The Wasp, v1 n47, 22 March 1843, p. 1
Millennial Star, 1 April 1846, p. 112
While the decision of how to serve, military or a mission or otherwise, is not always a stark, either-or choice, Snow is clearly suggesting that serving the Lord is of more value and more important than military service. And, she suggest that the reward for serving the Lord must be much greater than “the Hero’s Reward” for military service.
I also like a more subtle idea broached in Snow’s poem; found in her characterization of the war missionaries engage in. Snow sees this war as one on prejudice and error instead of a war on evil or against others. I like how she suggests that missionaries are those: “Who goes opinion to unbind, / That reason may go free.” Often we and they are both “bound” to our erroneous opinions, and in the process reason is imprisoned. I think that is exactly what happens.
* * * * *
One of the more interesting heroes in the Book of Mormon is Teancum, a figure who is left out of the current Gospel Doctrine lessons, although he is contemporaneous with Helaman and the stripling warriors. In particular, the story of his death, which is celebrated in this (IIRC frequently reprinted) poem, might be seen as problematic:
Death of Teancum
by Benjamin F. Cummings
Teancum, O Teancum! Is this thy form so cold!
Can it be true that thou art dead, O soldier, strong and bold!
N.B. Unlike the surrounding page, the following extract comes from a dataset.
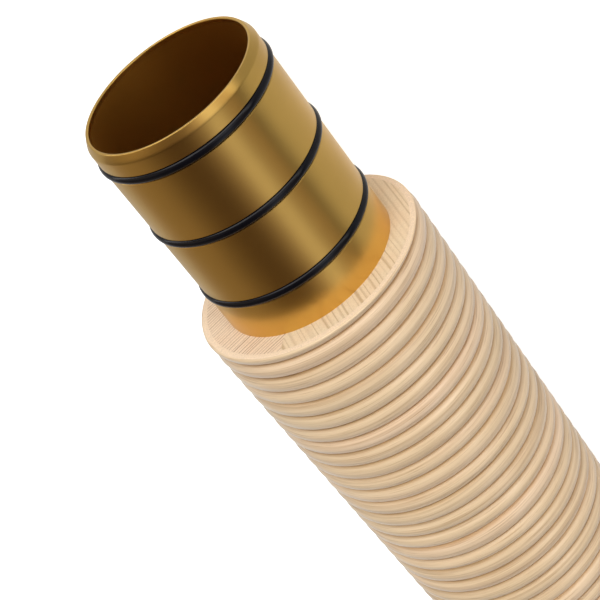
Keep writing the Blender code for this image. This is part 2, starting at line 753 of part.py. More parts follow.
def make_rim_band():
    """Rattan band bound round the bell's edge."""
    centre = bell_centre(BELL_LENGTH)[0]
    mouth = new_empty("bell_mouth", BELL, centre, (0, -mouth_angle(), 0))
    crest = BELL_RIM_RADIUS + RIM_BAND_THICKNESS
    third = RIM_BAND_WIDTH / 3
    inner_r = BELL_RIM_RADIUS - RIM_BAND_WIDTH
    outer = [
        (-RIM_BAND_WIDTH, crest - RIM_BAND_FALL),
        (-2 * third, crest - RIM_BAND_SHOULDER),
        (-third, crest),
        (0.0, crest - RIM_BAND_EDGE),
    ]
    inner = [(-RIM_BAND_WIDTH, inner_r), (0.0, inner_r)]
    band = turned("bell_rim_band", outer, inner, mouth, RATTAN, BELL_SIDES)
    distances = bend_stations(BELL_LENGTH)
    seat = bell_bar("bell_rim_seat", distances, SEAT_GAP, CUTTERS, past=True)
    cut(band, make_guide(seat))


def foot_outline():
    """Corners (y, z) of the foot's front view, on its pads, with the arch between the toes."""
    bottom = PAD_THICKNESS + SEAT_GAP
    right = [
        (FOOT_HALF_WIDTH, bottom),
        (FOOT_HALF_WIDTH, bottom + FOOT_TOE_HEIGHT),
        (FOOT_SHOULDER_HALF_WIDTH, FOOT_HEIGHT),
    ]
    left = [(-y, z) for y, z in reversed(right)]
    arch = []
    for i in range(FOOT_ARCH_POINTS):
        y = FOOT_ARCH_HALF_WIDTH * (2 * i / (FOOT_ARCH_POINTS - 1) - 1)
        lift = 1 - (y / FOOT_ARCH_HALF_WIDTH) ** 2
        arch.append((y, bottom + FOOT_ARCH_HEIGHT * lift))
    return right + left + arch


def make_foot():
    """Wooden foot, shaped to the bell's underside, and its two rubber pads."""
    curve = bpy.data.curves.new("foot", "CURVE")
    curve.dimensions = "2D"
    curve.fill_mode = "BOTH"
    curve.extrude = FOOT_LENGTH / 2
    outline = foot_outline()
    spline = curve.splines.new("POLY")
    spline.points.add(len(outline) - 1)
    spline.use_cyclic_u = True
    for point, (y, z) in zip(spline.points, outline):
        point.co = (y, z, 0.0, 1.0)
    foot = add_object("foot", curve, GROUND, WALNUT)
    foot.location = (FOOT_X, 0, 0)
    foot.rotation_euler = (math.pi / 2, 0, math.pi / 2)
    bpy.context.view_layer.update()
    foot = curve_to_mesh(foot)
    bevel = foot.modifiers.new("eased_edges", "BEVEL")
    bevel.width = FOOT_EDGE_ROUND
    bevel.segments = 1
    saddle = bell_bar("foot_saddle", bend_stations(BELL_LENGTH), SEAT_GAP, CUTTERS)
    cut(foot, make_guide(saddle))
    for side, offset in (("left", PAD_OFFSET), ("right", -PAD_OFFSET)):
        bpy.ops.mesh.primitive_cylinder_add(
            vertices=SMALL_STEPS, radius=PAD_RADIUS, depth=PAD_THICKNESS
        )
        pad = adopt(f"foot_pad_{side}", PARTS, GROUND)
        pad.location = (FOOT_X, offset, PAD_THICKNESS / 2)
        pad.data.materials.append(RUBBER)


def piece_bounds():
    """Lowest and highest corner of all the pieces, in world coordinates."""
    bpy.context.view_layer.update()
    depsgraph = bpy.context.evaluated_depsgraph_get()
    corners = []
    for thing in PARTS.objects:
        if thing.type != "MESH":
            continue
        evaluated = thing.evaluated_get(depsgraph)
        mesh = evaluated.to_mesh()
        corners += [thing.matrix_world @ vertex.co for vertex in mesh.vertices]
        evaluated.to_mesh_clear()
    low = Vector([min(corner[i] for corner in corners) for i in range(3)])
    high = Vector([max(corner[i] for corner in corners) for i in range(3)])
    return low, high


def centre_on_origin():
    """Move the horn along X so that the origin is under the middle of its length."""
    low, high = piece_bounds()
    GROUND.location.x -= (low.x + high.x) / 2
    bpy.context.view_layer.update()


HAND_RINGS = {
    "cord": HAND_RING_CORD,
    "proud": HAND_RING_PROUD,
    "first": HAND_RING_FIRST,
    "pitch": HAND_RING_PITCH,
}
MIDDLE_RINGS = {
    "cord": RING_CORD,
    "proud": RING_PROUD,
    "first": RING_FIRST,
    "pitch": RING_PITCH,
}

make_mouthpiece()
make_receiver()
make_hand_section()
make_tenon(
    "hand_tenon", HAND, HAND_LENGTH, HAND_TENON_RADIUS, HAND_TENON_LENGTH, HAND_TENON_ROOT,
    HAND_TENON_MOUTH_RADIUS, HAND_TENON_BORE_RADIUS, HAND_RINGS, PLAIN_STEPS,
)
make_rings(
    "hand", HAND, HAND_LENGTH + HAND_TENON_LENGTH, HAND_TENON_RADIUS, HAND_RINGS, PLAIN_STEPS
)
make_bush("middle_socket_bush", MIDDLE, MIDDLE_BUSH_LENGTH, MIDDLE_BUSH_BORE, PLAIN_STEPS)
make_middle_section()
make_end_winding()
make_tenon(
    "middle_tenon", MIDDLE, MIDDLE_LENGTH, TENON_RADIUS, TENON_LENGTH, TENON_ROOT,
    TENON_MOUTH_RADIUS, TENON_BORE_RADIUS, MIDDLE_RINGS, FINE_STEPS,
)
make_rings(
    "middle", MIDDLE, MIDDLE_LENGTH + TENON_LENGTH, TENON_RADIUS, MIDDLE_RINGS, FINE_STEPS
)
make_bush("bell_socket_bush", BELL, BELL_BUSH_LENGTH, BELL_BUSH_BORE, FINE_STEPS)
make_bell_section()
make_rim_band()
make_foot()
centre_on_origin()
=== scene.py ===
import json
import math

import bmesh
import bpy
import numpy as np
from mathutils import Matrix, Vector


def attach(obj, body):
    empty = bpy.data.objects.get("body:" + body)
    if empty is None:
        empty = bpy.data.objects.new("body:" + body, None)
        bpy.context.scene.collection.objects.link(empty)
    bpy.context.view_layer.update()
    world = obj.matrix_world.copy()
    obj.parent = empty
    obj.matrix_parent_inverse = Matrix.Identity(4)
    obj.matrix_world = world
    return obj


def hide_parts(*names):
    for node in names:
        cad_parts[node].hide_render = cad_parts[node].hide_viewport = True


# Sizes in metres, as in the CAD model. Distances along a section start at its end
# towards the mouthpiece.

SEAT_GAP = 0.0003

# The mouthpiece is 0.01 mm shorter than in the CAD model, to stay inside its box.
# Its bowl is a curve through these (distance from the rim, radius)
MOUTHPIECE_BOWL = ((0.0026, 0.0145), (0.0095, 0.0133), (0.0190, 0.0107), (0.0260, 0.0078))
MOUTHPIECE = {"height": 0.03799, "rim": 0.0145, "round": 0.0026, "foot": 0.0094,
              "foot_height": 0.0040, "foot_step": 0.0010, "foot_edge": 0.0005,
              "cup": 0.0092, "bite": 0.0012, "cup_depth": 0.0165, "throat": 0.0028,
              "throat_length": 0.0060, "backbore": 0.0041, "shank": 0.030,
              "shank_radius": 0.0064, "shank_tip": 0.0056}
RECEIVER = {"length": 0.036, "flange": 0.0150, "thickness": 0.0025,
            "radius": 0.0081, "bore": 0.0065, "tip": 0.0057, "edge": 0.0003}

HAND_LENGTH = 1.020
HAND_RECEIVER_HOLE = (0.0363, 0.0083)
HAND_WOOD = [(0.0, 0.0117), (0.890, 0.0168), (0.975, 0.0213), (1.020, 0.0213)]
HAND_TENON = {"radius": 0.0155, "length": 0.0500, "root": 0.0340, "mouth": 0.0145,
              "bore": 0.0136, "cord": 0.0016, "proud": 0.00045, "first": 0.0060,
              "pitch": 0.0170}
HAND_BORE_TOP = 0.0059

MIDDLE_LENGTH = 1.060
MIDDLE_BUSH = {"length": 0.0515, "bore": 0.0162, "wall": 0.0015}
MIDDLE_SOCKET_RADIUS = 0.0227
MIDDLE_NECK = (0.1215, 0.0198)
MIDDLE_COLLAR_RADIUS = 0.0308
MIDDLE_TAPER = 0.0131
MIDDLE_TENON = {"radius": 0.0250, "length": 0.0635, "root": 0.0400, "mouth": 0.0238,
                "bore": 0.0229, "cord": 0.0020, "proud": 0.0005, "first": 0.0066,
                "pitch": 0.0223}
END_TURNS = 24

BELL_BUSH = {"length": 0.0650, "bore": 0.0257, "wall": 0.0015}
BELL_SOCKET_RADIUS = 0.0331
BELL_NECK = (0.1450, 0.0309)
BELL_STRAIGHT = 0.800
BELL_THROAT_RADIUS = 0.0420
BELL_THROAT_WALL = 0.0080
BELL_RIM_WALL = 0.0075
RIM_BAND_WIDTH = 0.0110
RIM_BAND_THICKNESS = 0.0045
# How far the crests of the rim band's turns lie below the full thickness
RIM_BAND_FALLS = (0.0018, 0.0003, 0.0011)
BEND_RADIUS = 0.400
BEND_ANGLE = math.radians(66.0)
BEND_STATIONS = 10
BELL_LENGTH = BELL_STRAIGHT + BEND_RADIUS * BEND_ANGLE
BELL_WOUND = BELL_STRAIGHT + BEND_RADIUS * math.radians(12.0)
FLARE_EARLY = 0.0140
FLARE_LATE = 0.0670
# How far the middle section is drawn out of the bell section at rest
MIDDLE_PULL = 0.180

# Rings, grooves, lips and edges, finer than in the CAD model
RING_SWELL = 0.00018
RING_SINK = 0.00005
GROOVE_SPARE = 0.00005
GROOVE_EASE = 0.00016
NOSE_REACH = 0.00095
NOSE_LENGTH = 0.0024
NOSE_DROP = 0.00105
NOSE_EASE = 0.25
LIP_OUTER = 0.0002
LIP_LAND = 0.0003
LIP_INNER = 0.00035
MOUTH_DEPTH = 0.0090
MOUTH_CURVE = 1.7
INSIDE_SPARE = 0.00002
BUSH_EDGE = 0.0007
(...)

Shall we thy comrades ne’er again fight side by side with thee?
And shall we ne’er again be led by thee to victory?
Teancum, O Teancum! How can we part from thee!
How can we spare thee from our ranks! Must such bereavement be!
O father, brother, leader brave! Thy valor never failed;
Though sword point pressed upon thy breast thy stout heart never quailed.
The wicked Lamanitish king, bloodthirsty Ammoron,
With all his dark skinned hosts were camped within walls high and strong.
Protected thus, they slept secure, the king within his tent,
When thou, Teancum, scaled the walls, on righteous vengeance bent.
Thy purpose was to end a war caused by a traitor’s schemes,
And by one blow to put an end to his ambitious dreams.
Thy thought was that the traitor’s death, encampassed by thy hand,
Would bring quick peace and happiness to thy distracted land.
‘Twas midnight’s hour and darkness did thy panther movement hide;
The tent where lay the sleeping king thy keen eye soon espied.
The tent door, yielding to thy touch, let in a star’s faint ray
That dimly showed the couch whereon the slumb’ring monarch lay.
Thou poised thy javelin with true aim above that wicked breast;
Another instant and its point within that heart found rest.
A single cry escaped the king, his servant heard the sound –
One shout – a thousand glittering swords the king’s tent did surround.
An eagle’s wings could not have saved thee from thy fate so swift.
E’er thou couldst move ten steps away thy heart in twain was cleft.
Thy courage rash had cost thy life, and now around thy bier
The Nephite soldiers bow in grief for one to them so dear.
Teancum, O Teancum, in battle’s dread array,
Where arrows flew and sword blades flashed and hate and blood held sway,
When comrades fell around thee fast, and foes fierce vengeance took,
Thy voice ne’er failed thy troops to cheer, thy true hand never shook.
Teancum, O Teancum, thou soldier, statesman, friend!
Within thy heart so great and brave did all the virtues blend;
A patriot, a leader, a champion of the right,
A tyrant’s foe, a friend of peace, a soul of lustre bright.
Teancum, O Teancum, the Nephite nation weeps
Around the grave where now in peace our hero sweetly sleeps;
And to our children we will tell, and in our scriptures write
The story of thy deeds and worth, and of thy last brave fight.
As digitized at Keepapitchinin
In some ways Teancum’s heroism includes some of the same ambiguity that we find on occasion in today’s heroes. Teancum acts out of anger against the Lamanite King, he uses subterfuge and assassination to accomplish his goals and gain an advantage over the Lamanites. His story is more espionage than military strategy in a sense, and the Book of Mormon story leaves me wondering whether or not Moroni, Helaman and the other Nephite leaders approved of his actions, which cost Teancum his life while benefiting the Nephites. Of course, war itself is morally ambiguous at best, which perhaps makes Eliza R. Snow’s poem the better example for use with this Gospel Doctrine lesson.